For ADR investors, the text clarifies that, if termination follows the unification, the depositary will try to deliver New Carnival Shares corresponding to their current economic interest. Where share delivery is not feasible, it may instead sell the deposited securities and hold net cash proceeds in trust, outlining a defined path for value realization.
FAQ
What did Carnival (CCL) change in its ADR deposit agreement?
The company amended its Amended and Restated Deposit Agreement for American Depositary Receipts. The revision mainly updates termination provisions and clarifies what ADR holders receive if the program ends, particularly in connection with a proposed unification and corporate migration.
When can Carnival plc’s ADR program now be terminated under the amendment?
The ADR program can end on 30 days’ notice from Carnival plc, automatically if the proposed unification and migration are completed, or after specified events such as delisting, insolvency, lack of a successor depositary, redemption of securities, or corporate transactions exchanging the underlying shares.

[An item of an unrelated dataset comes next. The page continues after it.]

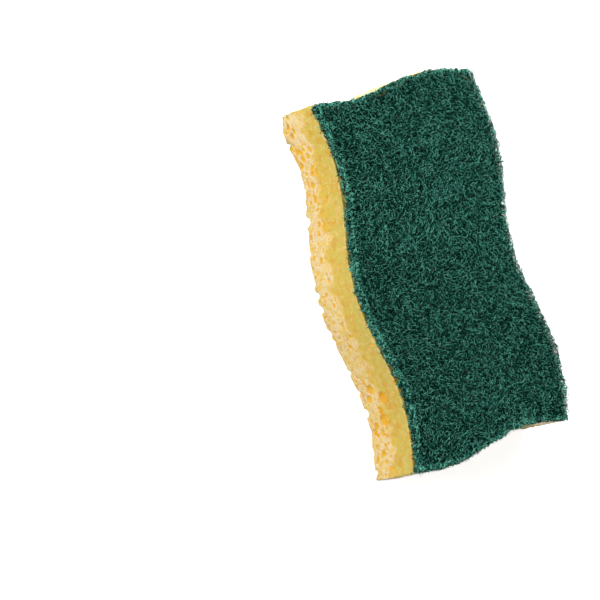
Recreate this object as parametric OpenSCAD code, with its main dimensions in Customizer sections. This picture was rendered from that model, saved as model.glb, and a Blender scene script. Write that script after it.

What happens to Carnival (CCL) ADR holders if the agreement terminates after unification?
If termination follows the dual listed company unification and migration, the depositary will use reasonable efforts to distribute New Carnival Shares for the ordinary shares underlying each holder’s ADRs. If that is not possible, it may sell the securities and hold net cash proceeds in trust.
How can the depositary terminate Carnival plc’s ADR deposit arrangement?
The depositary may terminate on 30 days’ notice to holders if, for example, it has resigned or been targeted for replacement without a successor, the company is bankrupt or insolvent, the securities are delisted, redeemed, exhausted, or exchanged in a merger or similar transaction.
Did Carnival (CCL) make other changes to the ADR documentation?
Alongside the revised termination terms, the amendment introduces certain technical adjustments to the deposit agreement and conforming changes to the form of ADR. These updates are reflected in the attached exhibit, which is incorporated by reference into the report.